Bob Landers

Personal information
- Full name: Robert John Landers
- Born: 11 September 1940
- Died: 12 April 1996 (aged 55)

Playing information
- Position: Fullback, Wing, Five-eighth
Club
| Years | Team | Pld | T | G | FG | P |
| 1959–65 | Eastern Suburbs | 108 | 41 | 253 | 0 | 629 |
| 1965–67 | Leeds |  |  |  |  |  |
| 1967–70 | Penrith | 68 | 18 | 187 | 0 | 428 |
|  | Total | 176 | 59 | 440 | 0 | 1057 |
Representative
| Years | Team | Pld | T | G | FG | P |
| 1959 | New South Wales | 1 | 0 | 0 | 0 | 0 |
- Source:
- Relatives: Kurt Landers (son)

= Bob Landers =

Australian rugby league footballer

Robert John "Bob" Landers (1940–1996) was an Australian professional rugby league footballer in the New South Wales Rugby League competition for the Eastern Suburbs and Penrith clubs. A long-striding , Landers played with the Eastern Suburbs club from (1959-1965) and played in the Roosters 1960 grand final loss to St. George. He was a student of St Josephs’ College in Sydney.

==Playing career==
In 1959, Landers first season at the Eastern Suburbs club, he was selected to represent New South Wales rugby league team. Landers was the NSWRFL top point scorer in the 1960 NSWRFL season, and the 1961 NSWRFL season. After leaving Easts at the end of the 1965 season Landers joined English club Leeds before returning to Australia where he played with Penrith Panthers in their first season in the NSWRFL in 1967.

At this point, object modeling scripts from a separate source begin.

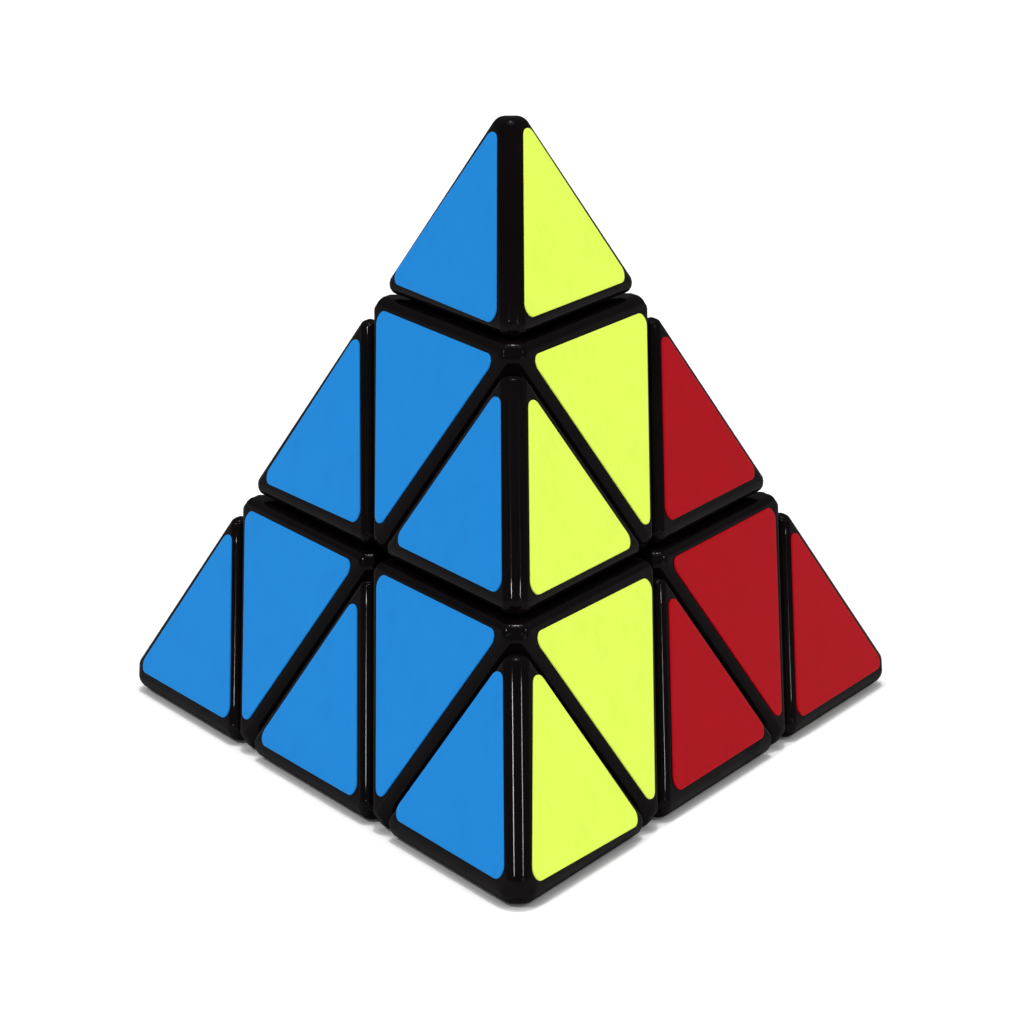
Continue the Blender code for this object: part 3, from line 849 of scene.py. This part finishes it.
# on the pieces of the right corner, which has been turned
turnedColour = {"right": "red", "back": "green", "bottom": "lime"}
for missing in corners:
    face = faceOpposite[missing]
    outward = -axis[missing]
    centre = outward * faceOut
    at = {c: axis[c] * apexOut for c in others(missing)}
    plans = []
    for c in others(missing):
        a, b = others(missing, c)
        cutA, cutB = at[c] + (at[a] - at[c]) / 3, at[c] + (at[b] - at[c]) / 3
        cut, outer = stickerParts["tip"]
        plans.append(("tip_" + c, (c,), (at[c], cutA, cutB), (cut, outer, outer)))
        toTip, toEdge = stickerParts["axial"]
        plans.append(("axial_" + c, (c,), (centre, cutA, cutB), (toTip, toEdge, toEdge)))
    for a, b in combinations(others(missing), 2):
        outer, cut = stickerParts["edge"]
        nearA, nearB = at[a] + (at[b] - at[a]) / 3, at[b] + (at[a] - at[b]) / 3
        plans.append(("edge_%s_%s" % (a, b), (a, b), (centre, nearA, nearB), (outer, cut, cut)))
    for body, owners, triangle, margins in plans:
        colour = turnedColour[face] if "right" in owners else homeColour[face]
        spot = "%s_on_%s" % (body, face)
        grids = stickerGrids(shifted(spot, triangle, outward), margins, outward)
        place(meshFromGrids("film_" + spot, grids), films[colour], body, "film_" + colour, "sticker_" + spot)
print("stickers made")

place(meshFromGrids("core_piece", coreGrids()), corePlastic, "core", "core_plastic", "core")
print("core made")

# Floor, light and camera

studio = {
    "floor": (0.92, 0.92, 0.92, 1), "floorRough": 0.9, "floorSpecular": 0.1,
    "floorReach": 6.0, "floorDrop": 0.00024,
    "world": (1.0, 1.0, 1.0, 1), "worldStrength": 0.36, "easeFrom": 0.10, "easeTo": 0.24,
    # suns: name, strength, width in degrees, where it shines from
    "suns": (("leftSpark", 0.78, 3.6, (-0.455, -0.529, 0.716)),
             ("rightSpark", 0.46, 3.6, (0.577, -0.466, 0.671)),
             ("topSpark", 1.00, 5, (0.0, 0.06, 0.99)),
             ("topWide", 1.15, 45, (0.0, 0.0, 1.0)),
             ("rightWide", 0.28, 24, (0.60, -0.70, 0.36))),
}
floorLevel = -(faceOut + studio["floorDrop"])
floorMesh = bpy.data.meshes.new("floor")
reach = studio["floorReach"]
floorCorners = [(x * reach, y * reach, floorLevel) for x, y in ((-1, -1), (1, -1), (1, 1), (-1, 1))]
floorMesh.from_pydata(floorCorners, [], [(0, 1, 2, 3)])
floor = bpy.data.objects.new("floor", floorMesh)
bpy.context.scene.collection.objects.link(floor)
floorPaint, floorShader = newMaterial("floorPaint")[:2]
feed(floorShader, "Base Color", studio["floor"])
floorShader.inputs["Roughness"].default_value = studio["floorRough"]
floorShader.inputs["Specular IOR Level"].default_value = studio["floorSpecular"]
floorMesh.materials.append(floorPaint)

world = bpy.data.worlds.new("studio")
world.use_nodes = True
sky = world.node_tree.nodes["Background"]
sky.inputs["Color"].default_value = studio["world"]
# white round the horizon, softer light overhead
upward = Wire(world.node_tree).make("ShaderNodeTexCoord", output="Generated")
rise = upward.make("ShaderNodeSeparateXYZ", None, {"Vector": upward}, output=2)
dimming = (1 - studio["worldStrength"]) * clamp(rise, rise, studio["easeFrom"], studio["easeTo"])
world.node_tree.links.new((1 - dimming).socket, sky.inputs["Strength"])
bpy.context.scene.world = world
bpy.context.scene.view_settings.view_transform = "Standard"

for name, strength, wide, fromSide in studio["suns"]:
    sun = bpy.data.lights.new(name, "SUN")
    sun.energy, sun.angle = strength, np.radians(wide)
    item = bpy.data.objects.new(name, sun)
    item.rotation_euler = Vector(fromSide).to_track_quat("Z", "Y").to_euler()
    bpy.context.scene.collection.objects.link(item)

view = {
    "lens": 147.77, "sensor": 36, "roll": -0.2157,
    "spot": (-0.0047452, -0.5050005, 0.1494025), "aim": (-0.0000248, 0.0, 0.0097726),
}
lens = bpy.data.cameras.new("camera")
lens.lens, lens.sensor_width = view["lens"], view["sensor"]
camera = bpy.data.objects.new("camera", lens)
camera.location = view["spot"]
facing = (Vector(view["spot"]) - Vector(view["aim"])).to_track_quat("Z", "Y").to_matrix()
camera.rotation_euler = facing.to_euler()
camera.rotation_euler.rotate_axis("Z", np.radians(view["roll"]))
bpy.context.scene.collection.objects.link(camera)
bpy.context.scene.camera = camera
print("studio made")
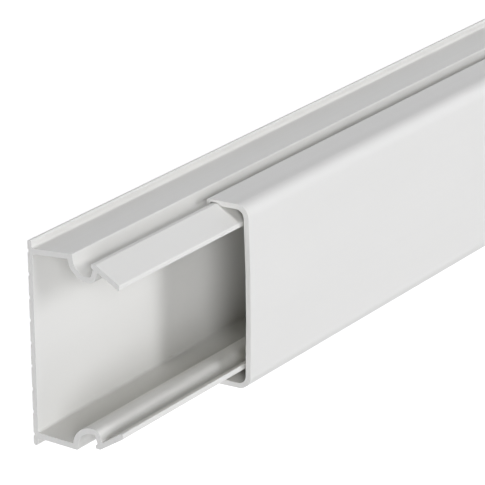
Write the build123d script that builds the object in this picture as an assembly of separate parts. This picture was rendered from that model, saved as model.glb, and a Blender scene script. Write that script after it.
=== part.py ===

He retired as Penrith's leading point scorer after 4 seasons in 1970. Landers was named as a winger in Penrith's 'Greatest Team' since its inception in 1967. While playing football, Landers also served in the New South Wales Police Force, and in 2008, rugby league's centennial year in Australia, he was named on the wing in a NSW Police team of the century.